Required work: Reproduce the data exactly.

Supplied data:

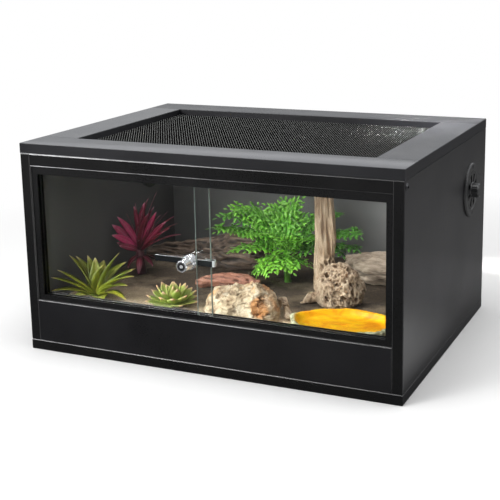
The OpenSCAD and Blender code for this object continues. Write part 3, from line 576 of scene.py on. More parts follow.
class Foliage:
    """Collects blades in one mesh, with UV across and along each blade and a tone of its own."""

    def __init__(self):
        self.verts, self.faces, self.uvs, self.tones = [], [], [], []

    def add(self, vert, uv, tone):
        self.verts.append(vert)
        self.uvs.append(uv)
        self.tones.append(tone)

    def blade(self, spine, across, half_width, tone, fold, thick, under=None,
              spread=(-1, -0.5, 0, 0.5, 1)):
        """Closed blade. spine is a list of points, half_width(t) in mm, fold lifts the edges by
        a share of the width, thick and under are the middle's height above and below in mm."""
        last = len(spine) - 1
        heights = {1: thick, -1: -(thick if under is None else under)}
        ring = [(u, 1) for u in spread] + [(u, -1) for u in reversed(spread[1:-1])]
        self.faces += tube_faces(len(self.verts), len(spine), len(ring))
        for k, spot in enumerate(spine):
            t = k / last
            along = (spine[min(k + 1, last)] - spine[max(k - 1, 0)]).normalized()
            side = (across - along * across.dot(along)).normalized()
            up = upward(side.cross(along))
            wide = half_width(t) * MM
            for u, face in ring:
                body = heights[face] * MM * (1 - u * u) * (0.35 + 0.65 * (1 - t))
                lift = fold * wide * abs(u) ** 1.5 + body
                self.add(spot + side * wide * u + up * lift, (u * 0.5 + 0.5, t), tone)

    def stem(self, points, radius, tone, corners=7):
        """Round stem through points. radius(t) in mm."""
        last = len(points) - 1
        self.faces += tube_faces(len(self.verts), len(points), corners)
        for k, spot in enumerate(points):
            along = (points[min(k + 1, last)] - points[max(k - 1, 0)]).normalized()
            side = along.orthogonal().normalized()
            for c in range(corners):
                turn = Matrix.Rotation(math.tau * c / corners, 3, along)
                self.add(spot + turn @ side * radius(k / last) * MM, (0.5, 0.1), tone)

    def piece(self, name, material, node, slot):
        data = bpy.data.meshes.new(name)
        data.from_pydata(self.verts, [], self.faces)
        layer = data.uv_layers.new(name="blade")
        for loop in data.loops:
            layer.data[loop.index].uv = self.uvs[loop.vertex_index]
        store(data, "tone", self.tones)
        data.shade_smooth()
        data.materials.append(material)
        fix = bmesh.new()
        fix.from_mesh(data)
        bmesh.ops.recalc_face_normals(fix, faces=fix.faces)
        fix.to_mesh(data)
        fix.free()
        stand_for(add_object(name, data), node)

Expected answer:
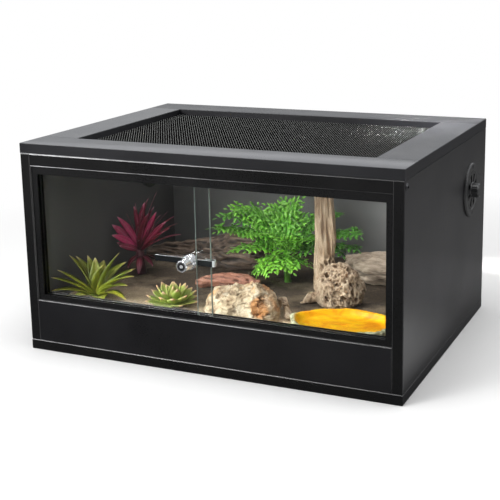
The OpenSCAD and Blender code for this object continues. Write part 3, from line 576 of scene.py on. More parts follow.
class Foliage:
    """Collects blades in one mesh, with UV across and along each blade and a tone of its own."""

    def __init__(self):
        self.verts, self.faces, self.uvs, self.tones = [], [], [], []

    def add(self, vert, uv, tone):
        self.verts.append(vert)
        self.uvs.append(uv)
        self.tones.append(tone)

    def blade(self, spine, across, half_width, tone, fold, thick, under=None,
              spread=(-1, -0.5, 0, 0.5, 1)):
        """Closed blade. spine is a list of points, half_width(t) in mm, fold lifts the edges by
        a share of the width, thick and under are the middle's height above and below in mm."""
        last = len(spine) - 1
        heights = {1: thick, -1: -(thick if under is None else under)}
        ring = [(u, 1) for u in spread] + [(u, -1) for u in reversed(spread[1:-1])]
        self.faces += tube_faces(len(self.verts), len(spine), len(ring))
        for k, spot in enumerate(spine):
            t = k / last
            along = (spine[min(k + 1, last)] - spine[max(k - 1, 0)]).normalized()
            side = (across - along * across.dot(along)).normalized()
            up = upward(side.cross(along))
            wide = half_width(t) * MM
            for u, face in ring:
                body = heights[face] * MM * (1 - u * u) * (0.35 + 0.65 * (1 - t))
                lift = fold * wide * abs(u) ** 1.5 + body
                self.add(spot + side * wide * u + up * lift, (u * 0.5 + 0.5, t), tone)

    def stem(self, points, radius, tone, corners=7):
        """Round stem through points. radius(t) in mm."""
        last = len(points) - 1
        self.faces += tube_faces(len(self.verts), len(points), corners)
        for k, spot in enumerate(points):
            along = (points[min(k + 1, last)] - points[max(k - 1, 0)]).normalized()
            side = along.orthogonal().normalized()
            for c in range(corners):
                turn = Matrix.Rotation(math.tau * c / corners, 3, along)
                self.add(spot + turn @ side * radius(k / last) * MM, (0.5, 0.1), tone)

    def piece(self, name, material, node, slot):
        data = bpy.data.meshes.new(name)
        data.from_pydata(self.verts, [], self.faces)
        layer = data.uv_layers.new(name="blade")
        for loop in data.loops:
            layer.data[loop.index].uv = self.uvs[loop.vertex_index]
        store(data, "tone", self.tones)
        data.shade_smooth()
        data.materials.append(material)
        fix = bmesh.new()
        fix.from_mesh(data)
        bmesh.ops.recalc_face_normals(fix, faces=fix.faces)
        fix.to_mesh(data)
        fix.free()
        stand_for(add_object(name, data), node)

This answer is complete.